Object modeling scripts
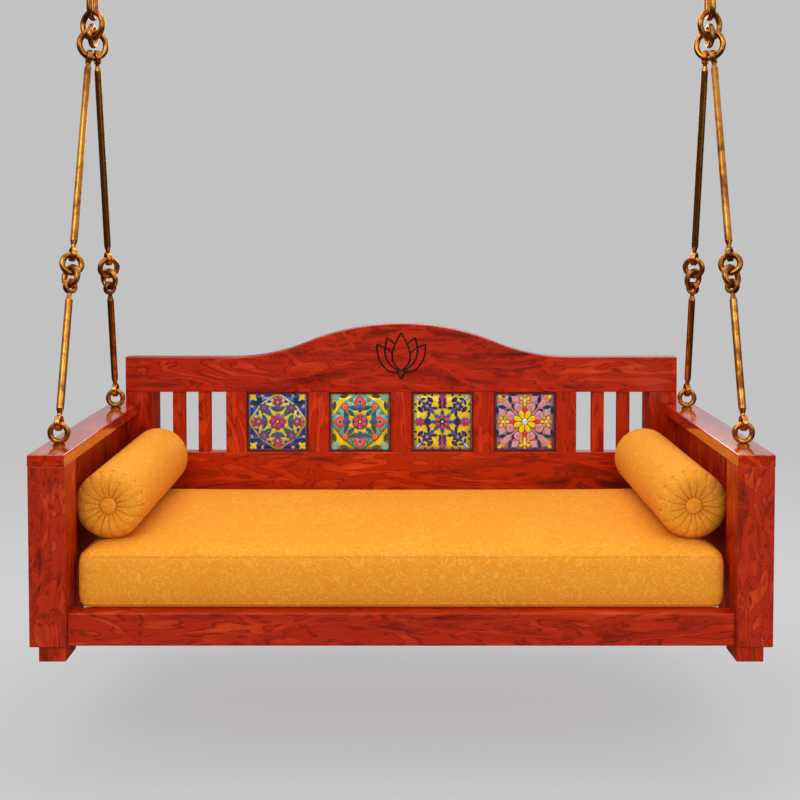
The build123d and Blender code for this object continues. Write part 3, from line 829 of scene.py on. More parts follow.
def both_sides(motif: Motif, axis: float = 45) -> tuple[Motif, Motif]:
    """Return a motif and its mirror image on the other side of an axis.

    Args:
        motif: The motif on one side.
        axis: The axis's angle in degrees.
    """
    return motif, replace(motif, start=2 * axis - motif.start, turn=-motif.turn)


def small_flowers(glazes: tuple[Glaze, Glaze], reach: float, ring: float, petal: Pair,
                  line: float) -> tuple[Motif, ...]:
    """Return four flowers round the tile's centre, each with six petals of two glazes in turn.

    Args:
        glazes: The two glazes.
        reach: From the tile's centre to a flower's.
        ring: From a flower's centre to its petals'.
        petal: A petal's length and width.
        line: The dark line under each petal, in millimetres.
    """
    motifs = []
    for number in range(6):
        lean = 60 * number
        x = reach + ring * math.cos(math.radians(lean))
        z = ring * math.sin(math.radians(lean))
        start = math.degrees(math.atan2(z, x))
        motifs.append(Motif(Outline.PETAL, glazes[number % 2], math.hypot(x, z), start, 4, *petal,
                            lean - start, line))
    return tuple(motifs)


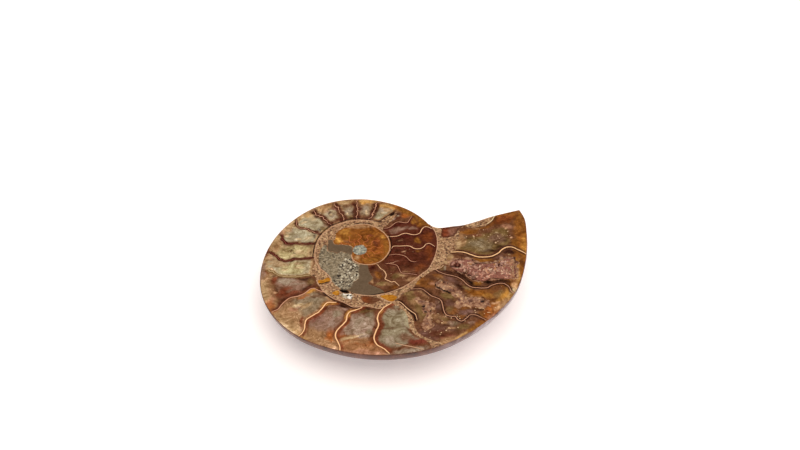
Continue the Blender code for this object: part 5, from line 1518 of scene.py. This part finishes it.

> **TASK**
Restate the data above word for word.

> **SOLUTION BELOW**
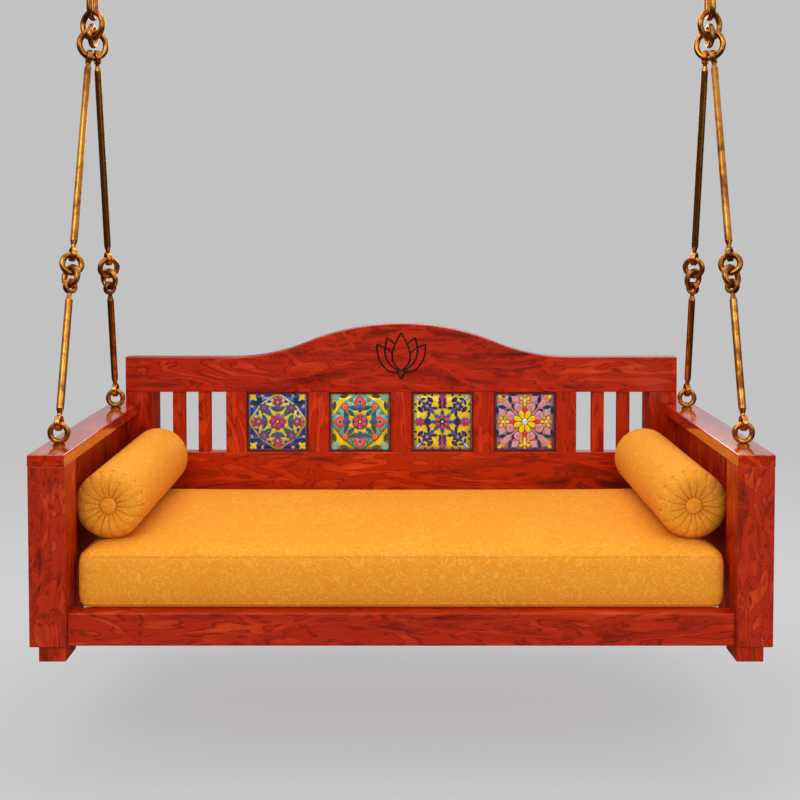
The build123d and Blender code for this object continues. Write part 3, from line 829 of scene.py on. More parts follow.
def both_sides(motif: Motif, axis: float = 45) -> tuple[Motif, Motif]:
    """Return a motif and its mirror image on the other side of an axis.

    Args:
        motif: The motif on one side.
        axis: The axis's angle in degrees.
    """
    return motif, replace(motif, start=2 * axis - motif.start, turn=-motif.turn)


def small_flowers(glazes: tuple[Glaze, Glaze], reach: float, ring: float, petal: Pair,
                  line: float) -> tuple[Motif, ...]:
    """Return four flowers round the tile's centre, each with six petals of two glazes in turn.

    Args:
        glazes: The two glazes.
        reach: From the tile's centre to a flower's.
        ring: From a flower's centre to its petals'.
        petal: A petal's length and width.
        line: The dark line under each petal, in millimetres.
    """
    motifs = []
    for number in range(6):
        lean = 60 * number
        x = reach + ring * math.cos(math.radians(lean))
        z = ring * math.sin(math.radians(lean))
        start = math.degrees(math.atan2(z, x))
        motifs.append(Motif(Outline.PETAL, glazes[number % 2], math.hypot(x, z), start, 4, *petal,
                            lean - start, line))
    return tuple(motifs)


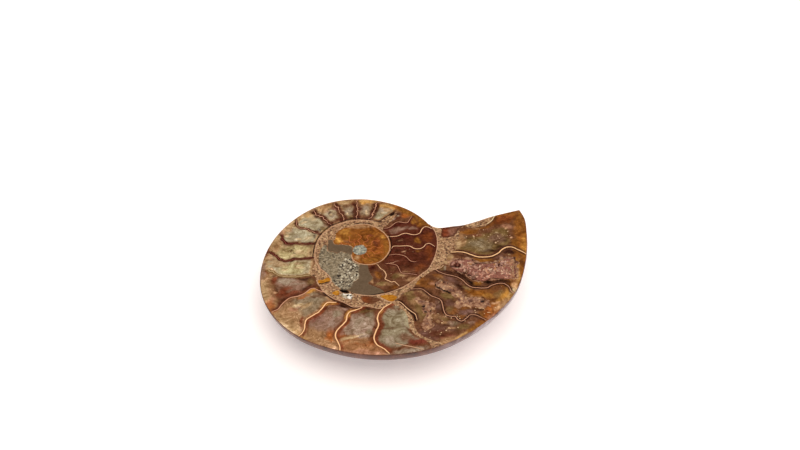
Continue the Blender code for this object: part 5, from line 1518 of scene.py. This part finishes it.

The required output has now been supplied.